The New South Wales Government appointed Professor Andrew McNaughton as the Fast Rail Panel Chair, tasked with providing advice to the Premier and Deputy Premier on how to best deliver the fast rail network.
McNaughton boasts a wealth of experience, currently serving as Strategic Adviser of the UK’s high-speed megaproject, HS2, and was previously chief engineer at Network Rail, amongst other positions in a 45-year rail infrastructure career.
Fittingly then, one of the projects that the New South Wales Government cites on its website is HS2. The project plans to be “a catalyst for economic growth” and will facilitate “faster and easier travel” between Britain’s economic hubs.
But HS2 seems to be on a perpetual political knife-edge in the UK, with news of the project going through cuts surfacing every few months, to the point that the project is starting to look like a ghost of what could be.
The cuts are still coming. In a written statement to Parliament on 9 March, UK Transport Secretary Mark Harper confirmed that the 60-mile section between Birmingham and Crewe will be delayed by two years, due to rising costs associated with the HS2 project.
The move was criticised as “short-termism” by industry. “Public infrastructure projects are critical for economic growth, and meeting levelling up and net-zero goals,” Jonathan Spruce, Institution of Civil Engineers Trustee for policy and external affairs told Railway Technology. “They are an investment in our future, not a cost.”
High-speed rail projects do require considerable capital investment. But the economic growth they create will usually outweigh the financial outlay in the long run; according to the American Public Transport Association, every $1 invested creates $4 in economic benefits.
To the outsider, it seems the New South Wales Government has a fear of commitment when it comes to high-speed rail, going through the courtship of research, only to get cold feet when it comes to the long-haul commitment of a large-scale infrastructure project.
A lose-lose solution?
“I don’t know where [the Fast Rail project] stands now,” McNaughton told the Sydney Morning Herald in December. “It can’t be a political football every four years. It’s got to be something that everybody says is a fundamental part of the future of the country.”
Less than half a year on, we are beginning to find out where things stand. The Perrottet Government now plans to quadruple the railway tracks at three sections of the existing line – between Tuggerah-Wyong, Hornsby-Berowra, and Epping-Hornsby.
This would, according to the government, allow express services that run between Newcastle and Sydney to run more frequently, but would not increase the speed of services.
But on the topic of upgrading the existing track, McNaughton’s stance in the same December interview was at odds with the new plans, saying that the existing track is “a lovely piece of Victorian era engineering, but it’s basically useless” as modern high-speed rail infrastructure.

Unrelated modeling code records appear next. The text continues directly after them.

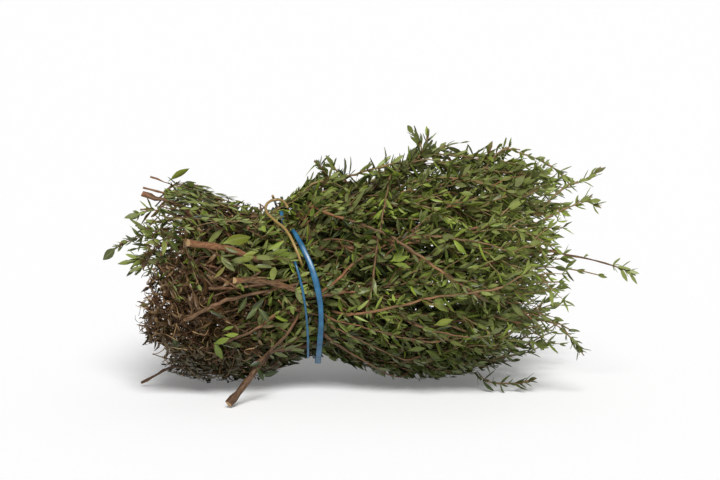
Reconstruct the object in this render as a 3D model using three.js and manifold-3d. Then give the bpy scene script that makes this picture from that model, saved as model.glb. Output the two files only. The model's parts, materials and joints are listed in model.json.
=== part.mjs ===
// A tied bundle of cut thyme, lying on its side. Millimetres, +X from the cut ends to the leafy tips, +Z up.
// Every sprig grew as one piece and is one solid: a bare woody stem at its cut end, which widens into the
// outline of its leaves and closes at its tip. Three elastic strands hold the waist.
import * as THREE from "three";
import { mergeVertices } from "three/addons/utils/BufferGeometryUtils.js";
import Module from "manifold-3d";

const wasm = await Module();
wasm.setup();

// Driving dimensions.
const SIDES = 8; // round a sprig
const RINGS = 14; // along a sprig
const GAP = 0.5; // kept between neighbours
const RING_STEP = 1 / 3.5; // from one ring of sprigs to the next, as a share of the bundle's radius
const SPRIGS_IN_RING = [1, 6, 12, 18]; // from the core outwards
const RING_NAMES = ["core", "inner", "middle", "outer"];
const CUT_END_X = -94; // middle of the ragged cut end
const TIP_X = 72; // middle of the ragged leafy end
const RAGGED = 8; // how far an end may lie from either
const STEM_RADIUS = [0.8, 1.5]; // thinnest and thickest ordinary stem
const BARE_LENGTH = [6, 22]; // shortest and longest stretch of stem stripped of leaves
const WIDEN_LENGTH = 14; // over which the leaves reach their full spread
const TIP_LENGTH = 26; // over which a tip narrows
const TIP_RADIUS = 1.2;
const OWN_TIP_LENGTH = 14; // least length that a sprig's own tip stands out of the bundle
const FLOOR_SINK = 0.5; // how far the lowest sprigs are pressed flat
const WAIST_RISE = 11; // height of the waist's underside

// The bundle's outline: height of its middle, half its height and half its width, at places along it.
const OUTLINE = [
  { x: -112, middle: 44, halfHeight: 35, halfWidth: 36 },
  { x: -90, middle: 40, halfHeight: 40, halfWidth: 40 },
  { x: -72, middle: 41, halfHeight: 41, halfWidth: 42 },
  { x: -45, middle: 38, halfHeight: 38, halfWidth: 40 },
  { x: -28, middle: WAIST_RISE + 34, halfHeight: 34, halfWidth: 36 },
  { x: -17, middle: 47.5, halfHeight: 39, halfWidth: 38 },
  { x: -5, middle: 45.5, halfHeight: 45.5, halfWidth: 42 },
  { x: 22, middle: 48.5, halfHeight: 48.5, halfWidth: 47 },
  { x: 54, middle: 50.5, halfHeight: 50.5, halfWidth: 49 },
  { x: 79, middle: 53, halfHeight: 38, halfWidth: 42 },
  { x: 112, middle: 54, halfHeight: 34, halfWidth: 38 },
];

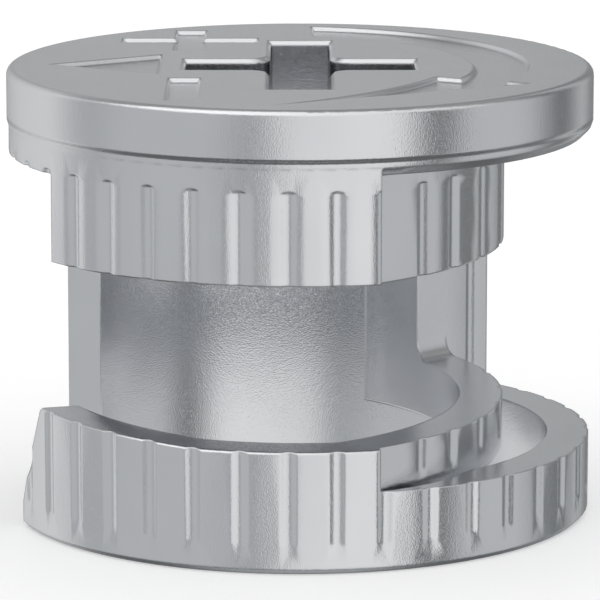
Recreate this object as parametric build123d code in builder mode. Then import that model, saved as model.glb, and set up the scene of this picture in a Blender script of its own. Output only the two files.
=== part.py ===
"""Cam lock housing for knock-down furniture: one zinc die casting, 15 mm nominal.

Frame: +Z up, origin at the centre of the bottom ring, where the casting stands.
The bolt head enters along X from the -X side, where the arrow on the top face points.
Angles are in degrees in plan, from +X towards +Y.
"""
from math import atan2, cos, degrees, hypot, radians, sin, sqrt, tan
import os

from build123d import *

# Overall size
body_radius = 7.45          # runs in a 15 mm bore
housing_height = 11.45
wall = 1.09

# Heights above the bottom face, where the casting stands
ring_height = 2.00          # bottom ring outside the lower arm
arm_underside = 1.60
mouth_floor = 3.06          # the bolt's neck runs between floor and roof
mouth_roof = 7.14

# The top plate and its rim, measured down from the top face
roof_depth = 2.12           # of the cavity's roof
plate_thickness = 1.65
rim_depth = 1.43            # of the line below which the rim's edge slopes out
rim_slope = 0.10            # height of that slope
rim_lip = 0.04              # how far the rim stands proud of the wall below it
die_step = 0.004            # the die's parts don't meet quite flush

# Where the full-radius wall stops and the cam arms take over, and where it starts again
front_wall_end = -74.5
back_wall_start = 47.3

# Entry for the bolt head, about the -X axis
entry_half_angle = 34.0

# The lower front wall reaches further round, with a sloping end
toe_angle = 199.0           # at the toe's height and below
toe_top_angle = 209.0       # level with the mouth floor
toe_height = 0.64

# Cam arms: the outer face is nearest to the axis at the low angle, and rises with
# the square of the angle from there to where it leaves the front wall
arm_inset = 2.285           # how far inside the wall the arm's nearest point stands
arm_low_angle = 6.0
arm_rise = 2.02
arm_step = 12.0             # spacing of the points of the curve, in degrees
arm_gap = 0.28              # slit between the lower arm and the bottom ring
slit_start_gap = 0.08       # narrower where the slit starts at the front wall
arm_edge_fillet = 0.25
arm_end_fillet = 0.20       # where the arm ends on the back wall, inside
mouth_end_fillet = 0.50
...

It’s hard to argue that the new plan isn’t a watered-down version of what the people of New South Wales expected. The frequency of trains in service may increase, which will be a stop-gap solution, but without building new modern lines, the State Government is spending money on a temporary measure. The matter is undoubtedly going to need revisiting again sooner than it would like.
If the Australian Government doesn’t pick up the tab for the full project as the Perrottet Government hopes, then New South Wales will be forced to either take full responsibility for the project, as ex-Premier Berejiklian originally implied or make the decision to cancel the project for good – and in the process, write off the money spent on feasibility studies.
As with so many infrastructure projects, inflation can be the biggest reason for ballooning budgets. Given the current global economic situation, whoever is funding the project will end up footing a bigger bill the longer it takes to move forward.
Reportedly the Government of New South Wales has not secured any of the land for the fast rail corridors identified by McNaughton. Given that, and based on the track record, it’s not unlikely that this will be the end of the line for another high-speed rail project.